The battle for board seats at Progenics Pharmaceuticals provides insight into what shareholders and proxy advisors believe determines boards’ effectiveness. However, it could also be a continuation of the argument for greater shareholder oversight of boards.
Velan Capital, one of Progenics’ largest shareholders, has engaged in a public campaign asking fellow shareholders to vote against re-election of the boards’ two-member compensation committee at its annual meeting scheduled for July 11. Velan, which specializes in investing in companies in the healthcare sector, proposes replacing the two directors with two of its own nominees. Proxy advisory firms have also weighed in on whether such a move is warranted, emphasizing different aspects of governance deemed important.
In a letter to shareholders last month, Velan stated, “the sole members of the compensation committee own zero shares of common stock and support flawed corporate goals, which we believe incentivizes the dilution of stockholders for the personal gain of executives and directors.” The public accusation that directors are shortchanging investors for their own gain is damaging to the entire board, not just those directors targeted for removal. In this case, the accusations revolve around the timetable the board sets for positive stock performance and how directors and executives are compensated and held accountable if performance fails to meet projections. Velan claims the standards set by Progenics were not in the best interest of shareholders.
Velan’s letter blasts specific business moves approved by the board in detail and it also questions why other moves were not made. By having this dispute in public, the company is exposing the strengths and weaknesses of its board and business plans to competitors, regulators and shareholders, which may result in unintended consequences in the future.
Comments from ISS reacting to Velan’s call for a board shakeup gives some additional insight into what proxy advisory firms scrutinize when director seats are challenged by shareholders. In a press release, Velan quotes from an ISS report on the withhold campaign against the two Progenics directors:
“As chairman, [Peter] Crowley is most accountable for overseeing a company that has promising assets but has struggled to create shareholder value, perhaps due to a lack of urgency in developing and commercializing its products. While leading the Nominating & Corporate Governance Committee, [Michael] Kishbaugh [sic] has pursued a less than robust refreshment of the board, as shown by three of the six independent directors having been on the board for at least 10 years – during which the company has largely failed to create value for shareholders.”
In this case, ISS placed emphasis on the board’s ability to create shareholder value, to demonstrate urgency in business operations and to seriously maintain board refreshment practices when evaluating whether to vote “for” or “against” the reelection of the targeted board members. Ultimately, ISS concluded that Velan “has made a compelling argument that board level change is warranted, with the ultimate goal of enhancing shareholder board oversight.”

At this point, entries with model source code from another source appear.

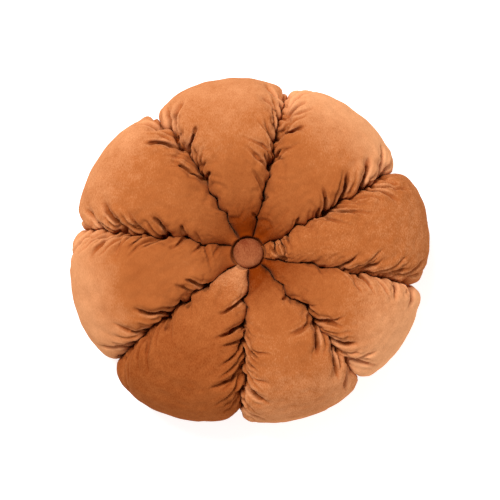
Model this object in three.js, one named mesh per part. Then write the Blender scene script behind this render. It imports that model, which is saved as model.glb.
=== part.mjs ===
// A round flower cushion: eight filled petals sewn side by side into one velvet cover, drawn in at the middle
// under a covered button. It lies on its back. Millimetres and degrees, +Z up, angles from +X towards +Y.

import * as THREE from "three";
import { mergeVertices } from "three/addons/utils/BufferGeometryUtils.js";

// Driving sizes
const CUSHION_REACH = 225; // from the button's middle to a full petal's rim
const SEAT_HEIGHT = 96; // the drawn-in cloth under the button
const BUTTON_DIAMETER = 37;
const BUTTON_THICKNESS = 12;
const PIECE_GAP = 0.3;
const SEAT_RADIUS = BUTTON_DIAMETER / 2 + 1; // the cloth is flat this far out, and rises round the button's edge

// How finely the cover is divided: columns across a petal, and bands of rows from the middle of the face to the
// middle of the back. The first band lies under the button. The gathers lie in the closest one.
const COLUMNS_IN_A_PETAL = 14;
const COLUMN_CROWDING = 0.05; // how much closer the columns lie beside the seams
const SEAT_STATION = 0.8;
const ROW_BANDS = [
  { fromStation: 0, toStation: SEAT_STATION, rows: 2 },
  { fromStation: SEAT_STATION, toStation: 3, rows: 8 },
  { fromStation: 3, toStation: 8, rows: 26 },
  { fromStation: 8, toStation: 15, rows: 12 },
];

// The seams, counterclockwise. rim and button are the seam's angles at its two ends, bow is how far it strays
// between them, and notch is its distance from the middle at the rim.
const SEAMS = [
  { rim: 29.5, button: 26, bow: 0.5, notch: 201 },
  { rim: 76, button: 73, bow: 1, notch: 197 },
  { rim: 123.5, button: 121, bow: -1.7, notch: 195 },
  { rim: 171.5, button: 165, bow: 0, notch: 205 },
  { rim: 219.6, button: 215, bow: 0, notch: 209 },
  { rim: 266.3, button: 268, bow: 0, notch: 199 },
  { rim: 311, button: 317, bow: -0.5, notch: 205 },
  { rim: 349.3, button: 345, bow: 2.5, notch: 205 },
];

// The petals, each from the seam of its own row to the next. reach is its rim's distance from the middle, lean is
// the share by which it is fuller towards its far seam, and rise is what its crown stands above the common one.
const PETALS = [
  { reach: 224, lean: -0.15, rise: 0 },
  { reach: 220, lean: 0, rise: 2 },
  { reach: 223, lean: 0.05, rise: -1 },
  { reach: 226, lean: 0.1, rise: 1 },
  { reach: 225, lean: -0.35, rise: -2 },
  { reach: 218, lean: 0.3, rise: 0 },
  { reach: 224, lean: 0.05, rise: -1 },
  { reach: 228, lean: 0, rise: 1 },
];

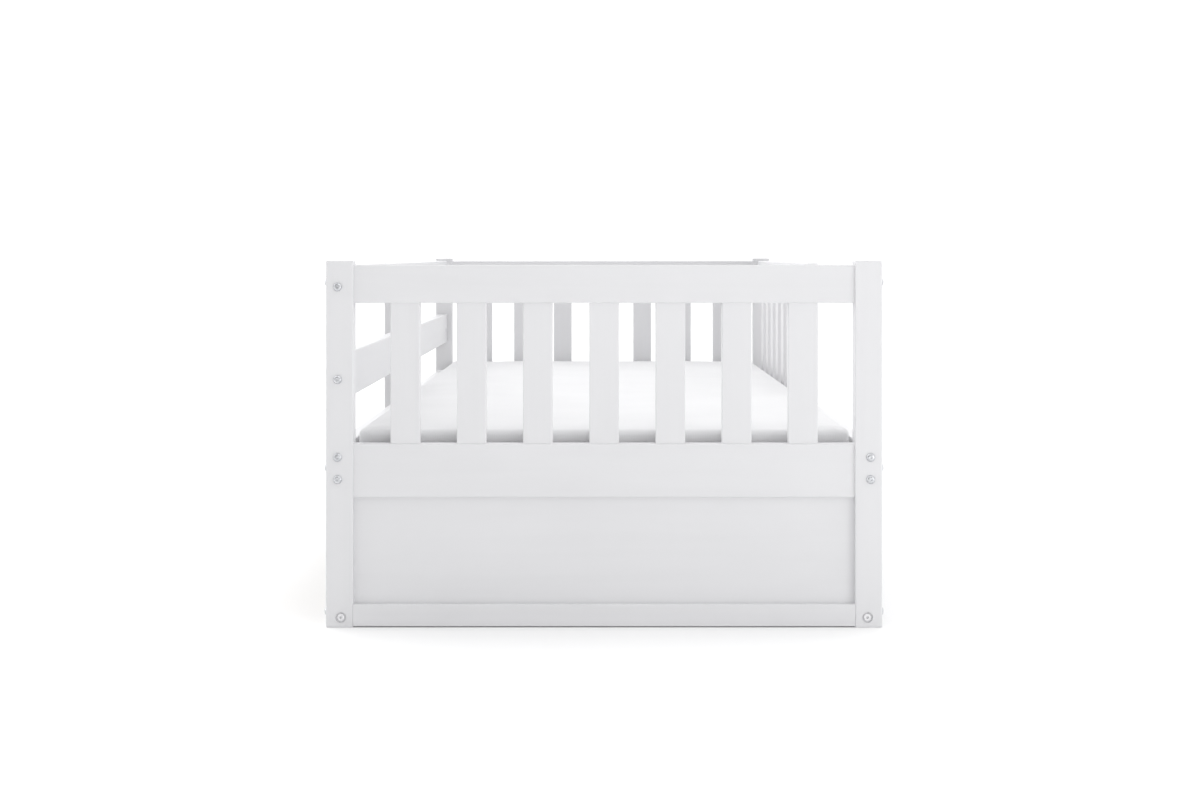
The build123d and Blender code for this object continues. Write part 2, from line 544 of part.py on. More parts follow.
with BuildPart(BED) as drawer_divider:
    divider_h = SIDE_LOWER_Z - BOTTOM_RAIL_TOP
    with Locations((SIDE_RAIL_X, 0, BOTTOM_RAIL_TOP)):
        Box(SIDE_RAIL_T, DIVIDER_W, divider_h, align=FROM_BASE)
    fillet(drawer_divider.edges().filter_by(Axis.Z), SOFT_EDGE_R)
    with Locations((SIDE_RAIL_X, 0, BOTTOM_RAIL_TOP - DIVIDER_TENON)):
        Box(SLAT_TENON_T, SLAT_TENON_W, divider_h + 2 * DIVIDER_TENON, align=FROM_BASE)
drawer_divider.part.label = "drawer_divider"
export_step(drawer_divider.part, "parts/drawer_divider.step")

# ---- Base: ledgers, slats and mattress --------------------------------------------------

TILT_SCREW_INSET = 14.0                         # from the batten's edge at the bay's edge
TILT_SCREW_YS = [y + into * TILT_SCREW_INSET for y, into in bay_edges()]


def make_ledger(side):
    """Batten along the lower side rail, which carries the ends of the base slats."""
    x = side * LEDGER_X
    with BuildPart(BED) as ledger:
        with Locations((x, 0, SIDE_LOWER_Z)):
            Box(LEDGER_W, CLEAR_L - 2 * LEDGER_END_GAP, LEDGER_H, align=FROM_BASE)
        fillet(ledger.edges().filter_by(Axis.Y), SOFT_EDGE_R)
        inner_face_x = side * (INNER_X - LEDGER_W)
        points = [(inner_face_x, y, LEDGER_SCREW_Z) for y in LEDGER_SCREW_YS]
        with Locations([Location(p, out_x(-side)) for p in points]):
            screw_hole(LEDGER_W)
        with Locations([(x, y, LEDGER_TOP) for y in BASE_SLAT_YS]):
            Hole(SCREW_R, SLAT_SCREW_L - BASE_SLAT_T + PILOT_REACH)
        points = [(x, y, SIDE_LOWER_Z) for y in TILT_SCREW_YS]
        with Locations([Location(p, (180, 0, 0)) for p in points]):
            Hole(SCREW_R, TILT_SCREW_L - TILT_BATTEN_H + PILOT_REACH)
    ledger.part.label = f"{SIDE_NAMES[side]}_ledger"
    export_step(ledger.part, f"parts/{ledger.part.label}.step")


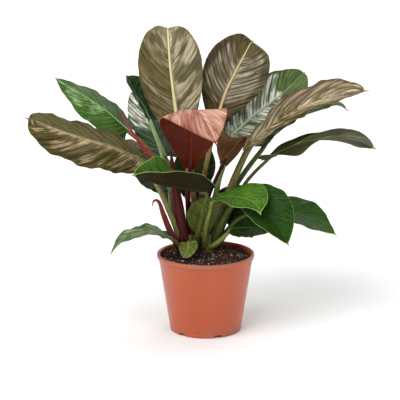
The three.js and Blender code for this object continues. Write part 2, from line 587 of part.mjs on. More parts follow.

Corporate boards should take note that this situation has resulted in a proxy advisory firm validating a call for “shareholder board oversight.” Serving on a board that has been sighted for oversight by its investors could have an effect on future board appointments.
It’s noteworthy that proxy advisory firm Glass Lewis supported Progenics’ arguments that shareholders should vote “for” the two directors targeted for removal. In a press release, Progenics quotes from a Glass Lewis report on the withhold campaign against its directors:
“…we are ultimately inclined to suggest the bulk of the issues in question here, including those related to shareholder returns, pipeline development and aggregate corporate governance, tilt toward the perspectives promulgated by the board. We further emphasize that the Dissident has, to date, offered no alternative strategies or plans despite its clear attempt to turn over a bulk of the board in favor of its own nominees, several of which are directly employed by or otherwise affiliated with Velan.”
However, even with the vote of confidence from Glass Lewis, it’s unclear which proxy advisory firm shareholders will side with, especially when stock performance has been waning. Shareholders will decide what happens at Progenics on July 11. But directors may want to consider that shareholders now appear to be even more likely to push for oversight of the board when stock price is stagnant and key areas of corporate governance are neglected.